Start SUPPLIED INFORMATION
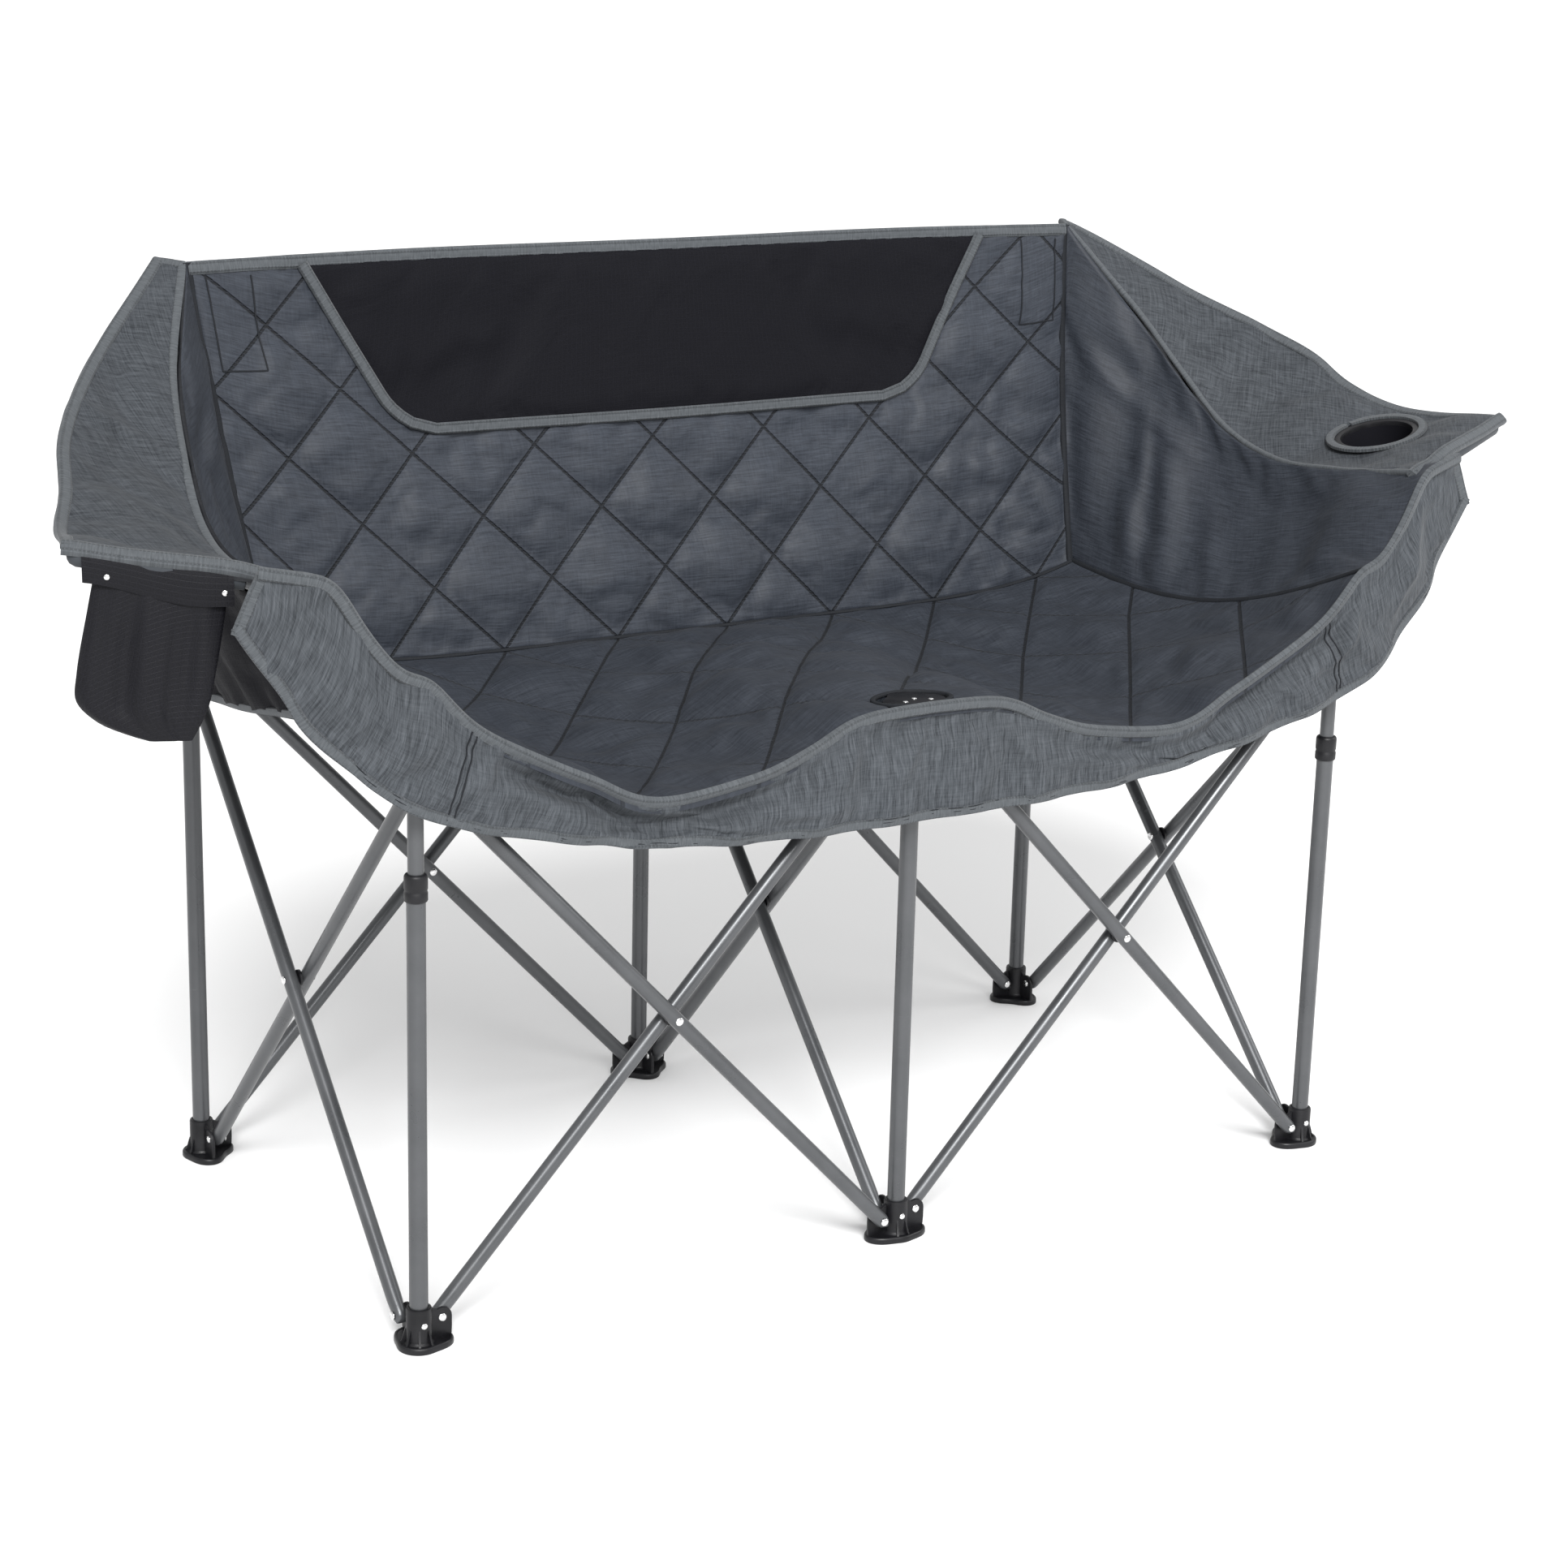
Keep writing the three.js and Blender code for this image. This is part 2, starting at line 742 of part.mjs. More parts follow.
const postAt = (column, row) => vector(column * postReach, row * halfRow, 0);
[["front", -1], ["rear", 1]].forEach(([name, row]) => {
  crossedPair(`${name}_left`, postAt(-1, row), postAt(0, row), rearward, 1);
  crossedPair(`${name}_right`, postAt(0, row), postAt(1, row), rearward, 1);
});
[["left", -1], ["middle", 0], ["right", 1]].forEach(([name, column]) => {
  crossedPair(`side_${name}`, postAt(column, -1), postAt(column, 1), rightward, -1);
});

// Arm tubes: straight in the corner post, then bent outward and along the arm's front hem
const hemDrop = armThickness / 2 + slideRadius / 2;
const hemLine = (share) =>
  armFrontInner.clone().lerp(armFrontOuter, share).add(vector(0, hemDrop, -hemDrop));
function armTubePath(end) {
  const bend = new THREE.CatmullRomCurve3(
    [
      vector(postReach, -halfRow, armBendStart),
      vector(postReach + armLeanOut, -halfRow + armElbowForward, armLeanHeight),
      vector(postReach + armElbowOut, -halfRow + armElbowForward, armElbowHeight),
      hemLine(hemStart),
    ],
    false,
    "centripetal",
  );
  return [vector(postReach, -halfRow, slideFoot), ...bend.getPoints(armBends), hemLine(end)];
}
const armTubeRings = (radius, end) => ringsAlong(armTubePath(end), rearward, radius, tubeSides);
const armTube = skinned(armTubeRings(slideRadius, hemEnd), armTubeRings(slideRadius - slideWall, hemEnd));
addMesh("arm_tube_right", armTube, "paint");
addMesh("arm_tube_left", mirrored(armTube), "paint");

// Cover surfaces

const frontRise = reading(frontEdgeShares);
const bay = (x) => Math.sin((Math.PI * x) / columnSpacing) ** 2;

// A point of the seat's top: u from -1 to 1 across, v from 0 at the front to 1 at the crease
function seatPoint(u, v) {
  const reach = Math.abs(u);
  const x = u * lerp(seatFrontHalf, seatRearHalf, v);
  const rear = creaseY - creaseCornerForward * reach ** 4;
  const y = lerp(seatFront, rear, v);
  const front = seatHeight + frontDip * frontRise(reach);
  const crease = creaseHeight + creaseCornerRise * reach ** 6;
  const sag = Math.sin(Math.PI * v) * (baySag * bay(x) + seatSideSag * reach ** 5);
  return vector(x, y, lerp(front, crease, v) - sag);
}

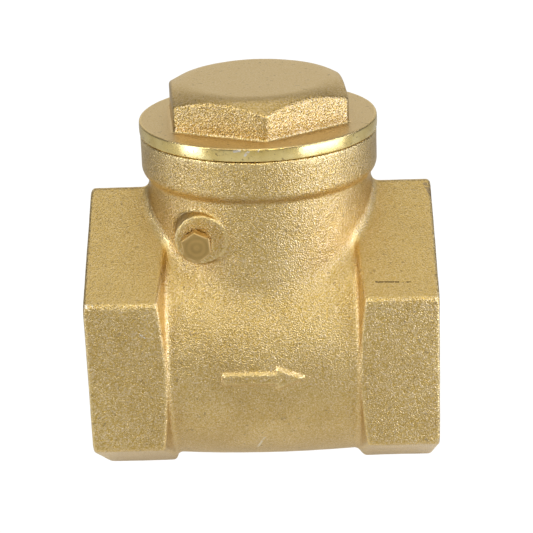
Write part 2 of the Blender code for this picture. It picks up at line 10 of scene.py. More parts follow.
import bpy
import numpy as np
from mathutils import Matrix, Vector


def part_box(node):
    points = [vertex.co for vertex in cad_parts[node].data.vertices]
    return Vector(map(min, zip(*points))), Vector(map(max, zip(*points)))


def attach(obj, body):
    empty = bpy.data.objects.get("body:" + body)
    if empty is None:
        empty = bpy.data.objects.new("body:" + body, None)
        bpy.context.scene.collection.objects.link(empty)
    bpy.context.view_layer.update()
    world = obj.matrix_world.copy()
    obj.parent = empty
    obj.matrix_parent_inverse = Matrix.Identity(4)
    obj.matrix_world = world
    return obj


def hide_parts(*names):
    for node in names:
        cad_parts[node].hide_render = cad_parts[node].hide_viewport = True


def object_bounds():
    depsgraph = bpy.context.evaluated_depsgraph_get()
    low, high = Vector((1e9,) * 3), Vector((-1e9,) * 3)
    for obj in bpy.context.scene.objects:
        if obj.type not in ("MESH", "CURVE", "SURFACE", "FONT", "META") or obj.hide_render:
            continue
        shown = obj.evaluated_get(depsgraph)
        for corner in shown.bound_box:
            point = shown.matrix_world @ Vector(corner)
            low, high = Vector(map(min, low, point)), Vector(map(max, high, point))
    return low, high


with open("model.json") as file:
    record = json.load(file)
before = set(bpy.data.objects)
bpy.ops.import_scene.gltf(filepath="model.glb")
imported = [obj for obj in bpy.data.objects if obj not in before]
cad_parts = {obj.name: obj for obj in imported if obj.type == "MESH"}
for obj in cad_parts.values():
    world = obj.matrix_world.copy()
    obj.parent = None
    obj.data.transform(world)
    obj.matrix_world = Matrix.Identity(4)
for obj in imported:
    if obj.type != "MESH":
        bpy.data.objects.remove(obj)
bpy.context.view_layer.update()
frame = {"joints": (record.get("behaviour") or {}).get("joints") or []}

import openvdb
from mathutils import Matrix, Vector

MM = 0.001
JOINTS = {joint["name"]: joint for joint in frame["joints"]}


def box_mm(node):
    low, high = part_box(node)
    return low / MM, high / MM


def joint_mm(name):
    return Vector(JOINTS[name]["pos_m"]) / MM


# Sizes in millimetres, from the frame where it holds them.
BODY_HIGH = box_mm("valve_body")[1]
CAP_LOW, CAP_HIGH = box_mm("bonnet_cap")
PLUG_LOW, PLUG_HIGH = box_mm("pin_plug")
PIN_LOW, PIN_HIGH = box_mm("hinge_pin")
WASHER_LOW, WASHER_HIGH = box_mm("plug_seal")
GASKET_LOW, GASKET_HIGH = box_mm("bonnet_gasket")
PIN = joint_mm("flap_swing")
DISC_CENTRE = joint_mm("disc_spin")
SEAT_NORMAL = Vector(JOINTS["disc_spin"]["axis"])
SEAT_DOWN = Vector((SEAT_NORMAL.z, 0, -SEAT_NORMAL.x))
DISC_REACH = (DISC_CENTRE - PIN).dot(SEAT_DOWN)

# Clearance between pieces, and the cosine that makes a 45 degree chamfer a true distance.
GAP = 0.3
COS_45 = 0.7071

# Outside of the casting.
END_X = BODY_HIGH.x + 0.12
APOTHEM = 34.42
VERTEX_CUT_R = 38.7
HEX_INNER_X = 24.1
HEX_INNER_SLOPE = 0.264
HEX_INNER_COS = 0.967
BARREL_END_R = 33.3
BARREL_BULGE = 0.8
BARREL_REACH = 30
NECK_R = 28.75
NECK_TOP = 50
COLLAR_R = 30.35
COLLAR_BOTTOM = 43.6
COLLAR_TOP = BODY_HIGH.z
COLLAR_ROUND = 3.0
BOSS_X, BOSS_Z = -14.6, 34.25
BOSS_R = 6.42
BOSS_FACE_Y = -27.6
BOSS_ROOT_Y = -15
CAST_WAVES = 0.05
HEAD_WAVES = 0.03

# Flow arrow: its level, where its parts lie along X, its half widths and its height.
ARROW_Z = -0.7
ARROW_TAIL = -10.2
ARROW_SHAFT_END = 5.0
ARROW_HEAD = 3.3
ARROW_TIP = 10.6
ARROW_SHAFT_HALF = 1.55
ARROW_HEAD_HALF = 3.0
ARROW_HEIGHT = 0.75

# Inside of the casting.
SEAT_X = -13.0
SEAT_LEVEL = (Vector((SEAT_X, 0, 0)) - PIN).dot(SEAT_NORMAL)
SEAT_LIP = 3.5
SEAT_LIP_R = 20.5
SEAT_BORE_R = 17.5
THROAT_R = 15.8
SOCKET_DEPTH = 17.0
LEAD_R = 31.0
CHAMBER_R = 30.2
CHAMBER_END = 25.0
NECK_BORE_R = 25.2
GASKET_RECESS_R = 29.0
LUG_R = 5
LUG_HALF_SPACE = 12
LUG_WEB_HALF = 4
PIN_HOLE_R = 2.5

# Bonnet.
FLANGE_TOP = 58.3
FLANGE_MIDDLE = 56.6
FLANGE_BULGE = 0.03
HEAD_HALF_FLATS = 22.08
HEAD_TURN = math.radians(5.66)
HEAD_TOP_R = 19.8
HEAD_TOP = CAP_HIGH.z - 0.2
SPIGOT_LEAD_R = 25.0
RELIEF_R = 24.8
HOLLOW_R = 21
HOLLOW_HEAD_R = 16.5
HOLLOW_TOP = 62.5

# Pin and plug.
PIN_R = 2.4
PLUG_TURN = math.radians(5.5)
PLUG_HALF_FLATS = 3.5
PLUG_SHIFT = 0.12
PLUG_FACE_Y = PLUG_LOW.y + 0.25
WASHER_R = 2.9

# Arm. Levels are counted downstream from the pin's axis, along the seat's normal.
KNUCKLE_R, KNUCKLE_HALF = 4.6, 11.5
ARM_HALF_WIDTH = 8.5
ARM_LOW, ARM_HIGH = 1.8, 5.2
EYE_R, EYE_HIGH = 7.5, 6.0
RIB_HALF, RIB_TOP = 1.8, 7.5
HEEL_ANGLE = math.radians(50)
HEEL_R, HEEL_HALF = 2.2, 6
ARM_BORE_R = 2.55
STUD_HOLE_R = 3.3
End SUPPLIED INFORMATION
* _TO DO_
Write out, from the lines above, only those from the line with "obj.matrix_parent_inverse = Matrix.Identity(4)" to the line with "depsgraph = bpy.context.evaluated_depsgraph_get()", exactly as given, including the first and the last.

* _TASK SOLUTION_
    obj.matrix_parent_inverse = Matrix.Identity(4)
    obj.matrix_world = world
    return obj


def hide_parts(*names):
    for node in names:
        cad_parts[node].hide_render = cad_parts[node].hide_viewport = True


def object_bounds():
    depsgraph = bpy.context.evaluated_depsgraph_get()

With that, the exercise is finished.